#### Task to carry out:
Extract the data exactly, missing nothing.

━━━━━━━━

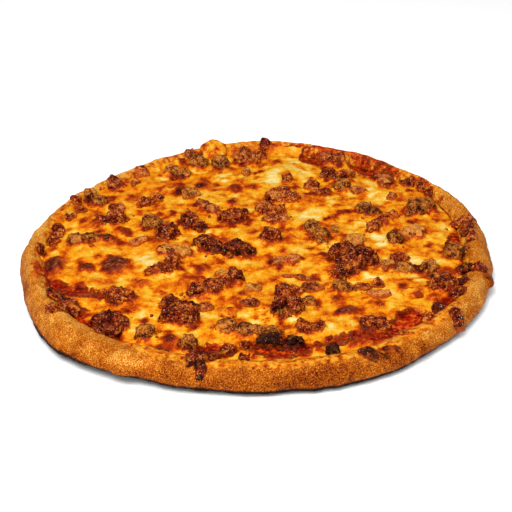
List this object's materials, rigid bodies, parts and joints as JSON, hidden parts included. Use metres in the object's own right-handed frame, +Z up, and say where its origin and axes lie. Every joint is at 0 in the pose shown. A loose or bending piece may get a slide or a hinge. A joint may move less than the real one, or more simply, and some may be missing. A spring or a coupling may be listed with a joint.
{
  "type": "meat lovers pizza",
  "caption": "Whole round pizza with a raised browned crust, tomato sauce, melted browned cheese and chunks of sausage, ground beef, bacon and ham; lies flat.",
  "frame": {"origin": "bottom centre of the bounding box, on the surface the pizza lies on", "axes": "+Z up through the pizza; +X to the right and -Y to the front as pictured"},
  "size_m": [0.3442, 0.3484, 0.0263],
  "materials": {
    "crust": "baked dough, golden tan and sandy, darker brown at the lower edge",
    "sauce": "dark red cooked tomato sauce, moist and glossy",
    "cheese": "melted cheese, orange-yellow with cream patches and red-brown browned blisters, oily",
    "sausage": "cooked crumbled sausage, tan to olive brown, granular",
    "beef": "well browned ground beef, dark red-brown, granular with moist specks",
    "bacon": "crisp bacon pieces, dark red to scorched black, moist",
    "ham": "baked ham pieces, mauve pink to brown"
  },
  "bodies": {
    "root": {"crust": "crust", "sauce": "sauce", "cheese": "cheese", "sausage_01": "sausage", "sausage_02": "sausage", "sausage_03": "sausage", "sausage_04": "sausage", "sausage_05": "sausage", "sausage_06": "sausage", "sausage_07": "sausage", "sausage_08": "sausage", "sausage_09": "sausage", "sausage_10": "sausage", "sausage_11": "sausage", "sausage_12": "sausage", "sausage_13": "sausage", "sausage_14": "sausage", "sausage_15": "sausage", "sausage_16": "sausage", "sausage_17": "sausage", "sausage_18": "sausage", "sausage_19": "sausage", "sausage_20": "sausage", "sausage_21": "sausage", "beef_01": "beef", "beef_02": "beef", "beef_03": "beef", "beef_04": "beef", "beef_05": "beef", "beef_06": "beef", "beef_07": "beef", "beef_08": "beef", "beef_09": "beef", "beef_10": "beef", "beef_11": "beef", "beef_12": "beef", "beef_13": "beef", "beef_14": "beef", "beef_15": "beef", "beef_16": "beef", "beef_17": "beef", "beef_18": "beef", "beef_19": "beef", "bacon_01": "bacon", "bacon_02": "bacon", "bacon_03": "bacon", "bacon_04": "bacon", "bacon_05": "bacon", "bacon_06": "bacon", "bacon_07": "bacon", "bacon_08": "bacon", "bacon_09": "bacon", "bacon_10": "bacon", "bacon_11": "bacon", "ham_01": "ham", "ham_02": "ham", "ham_03": "ham", "ham_04": "ham", "ham_05": "ham", "ham_06": "ham"}
  },
  "joints": []
}
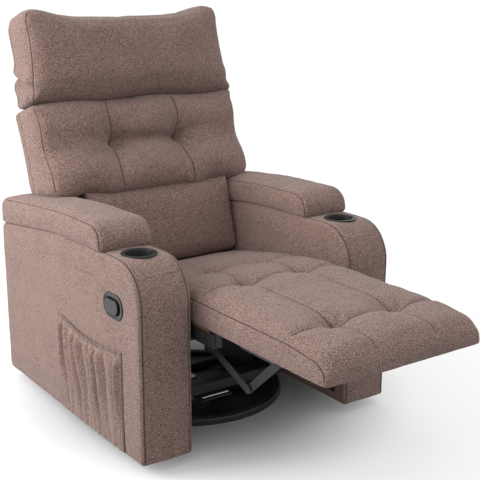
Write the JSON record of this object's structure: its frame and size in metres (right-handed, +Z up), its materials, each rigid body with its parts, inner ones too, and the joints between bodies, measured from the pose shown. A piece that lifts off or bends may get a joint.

━━━━━━━━

#### Written solution:
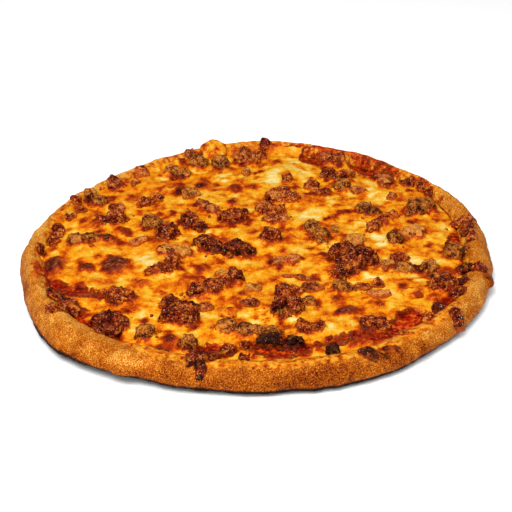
List this object's materials, rigid bodies, parts and joints as JSON, hidden parts included. Use metres in the object's own right-handed frame, +Z up, and say where its origin and axes lie. Every joint is at 0 in the pose shown. A loose or bending piece may get a slide or a hinge. A joint may move less than the real one, or more simply, and some may be missing. A spring or a coupling may be listed with a joint.
{
  "type": "meat lovers pizza",
  "caption": "Whole round pizza with a raised browned crust, tomato sauce, melted browned cheese and chunks of sausage, ground beef, bacon and ham; lies flat.",
  "frame": {"origin": "bottom centre of the bounding box, on the surface the pizza lies on", "axes": "+Z up through the pizza; +X to the right and -Y to the front as pictured"},
  "size_m": [0.3442, 0.3484, 0.0263],
  "materials": {
    "crust": "baked dough, golden tan and sandy, darker brown at the lower edge",
    "sauce": "dark red cooked tomato sauce, moist and glossy",
    "cheese": "melted cheese, orange-yellow with cream patches and red-brown browned blisters, oily",
    "sausage": "cooked crumbled sausage, tan to olive brown, granular",
    "beef": "well browned ground beef, dark red-brown, granular with moist specks",
    "bacon": "crisp bacon pieces, dark red to scorched black, moist",
    "ham": "baked ham pieces, mauve pink to brown"
  },
  "bodies": {
    "root": {"crust": "crust", "sauce": "sauce", "cheese": "cheese", "sausage_01": "sausage", "sausage_02": "sausage", "sausage_03": "sausage", "sausage_04": "sausage", "sausage_05": "sausage", "sausage_06": "sausage", "sausage_07": "sausage", "sausage_08": "sausage", "sausage_09": "sausage", "sausage_10": "sausage", "sausage_11": "sausage", "sausage_12": "sausage", "sausage_13": "sausage", "sausage_14": "sausage", "sausage_15": "sausage", "sausage_16": "sausage", "sausage_17": "sausage", "sausage_18": "sausage", "sausage_19": "sausage", "sausage_20": "sausage", "sausage_21": "sausage", "beef_01": "beef", "beef_02": "beef", "beef_03": "beef", "beef_04": "beef", "beef_05": "beef", "beef_06": "beef", "beef_07": "beef", "beef_08": "beef", "beef_09": "beef", "beef_10": "beef", "beef_11": "beef", "beef_12": "beef", "beef_13": "beef", "beef_14": "beef", "beef_15": "beef", "beef_16": "beef", "beef_17": "beef", "beef_18": "beef", "beef_19": "beef", "bacon_01": "bacon", "bacon_02": "bacon", "bacon_03": "bacon", "bacon_04": "bacon", "bacon_05": "bacon", "bacon_06": "bacon", "bacon_07": "bacon", "bacon_08": "bacon", "bacon_09": "bacon", "bacon_10": "bacon", "bacon_11": "bacon", "ham_01": "ham", "ham_02": "ham", "ham_03": "ham", "ham_04": "ham", "ham_05": "ham", "ham_06": "ham"}
  },
  "joints": []
}
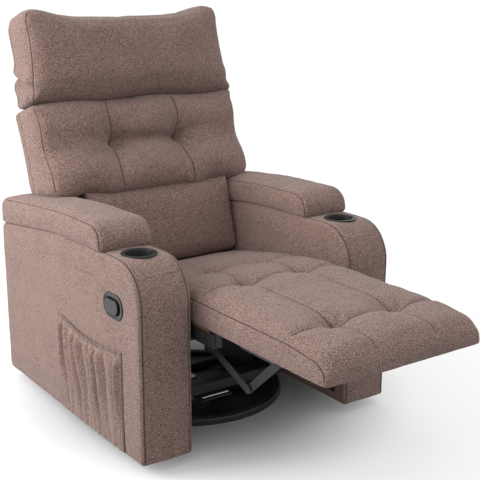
Write the JSON record of this object's structure: its frame and size in metres (right-handed, +Z up), its materials, each rigid body with its parts, inner ones too, and the joints between bodies, measured from the pose shown. A piece that lifts off or bends may get a joint.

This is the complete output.